#### [What is being asked]
Lines that contain the string "part" are to be copied; leave out all others.
Start of Available data
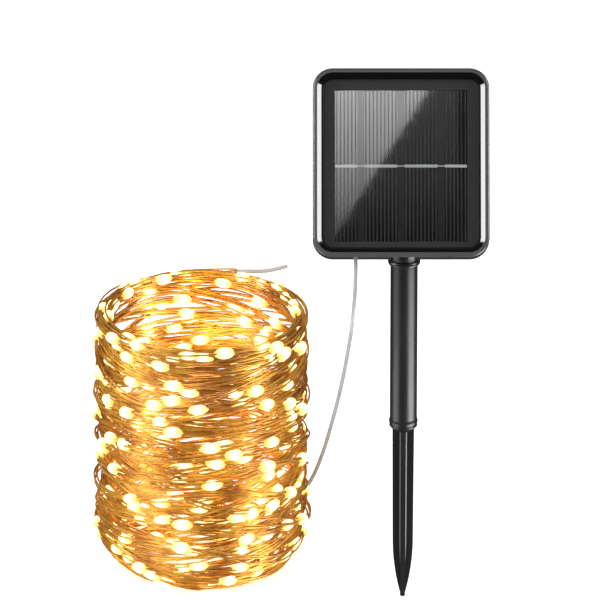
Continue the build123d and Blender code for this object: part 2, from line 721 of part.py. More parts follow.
# The lead's lower part starts just past the circle that the lead's top end sweeps round the hinge.
lead_split_gap = 0.9
lead_start = lead_top_end - face_up * lead_split_gap
lead_rest = lead_radius + 0.1
lead_route = [
    (lead_start.X, lead_start.Y, lead_start.Z),
    (-28.4, -42.3, 195.5),
    (-29.5, -39.5, 182.5),
    (-30.9, -30.0, 167.5),
    (-33.1, -15.5, 147.0),
    (-36.0, 3.0, 123.5),
    (-39.9, 23.5, 97.5),
    (-44.4, 46.5, 70.0),
    (-49.2, 72.5, 44.0),
    (-55.5, 94.0, 22.5),
    (-66.0, 112.5, 6.8),
    (-79.5, 125.0, lead_rest),
    (-90.5, 134.0, lead_rest),
    (-97.8, 143.5, lead_rest + 0.5),
    (-101.0, 153.0, lead_rest + 1.0),
]
lead_wire, lead_wire_length = tube_along(lead_route, lead_radius)
finish(lead_wire, "lead_wire")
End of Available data
#### [Response to this exercise]
Continue the build123d and Blender code for this object: part 2, from line 721 of part.py. More parts follow.
# The lead's lower part starts just past the circle that the lead's top end sweeps round the hinge.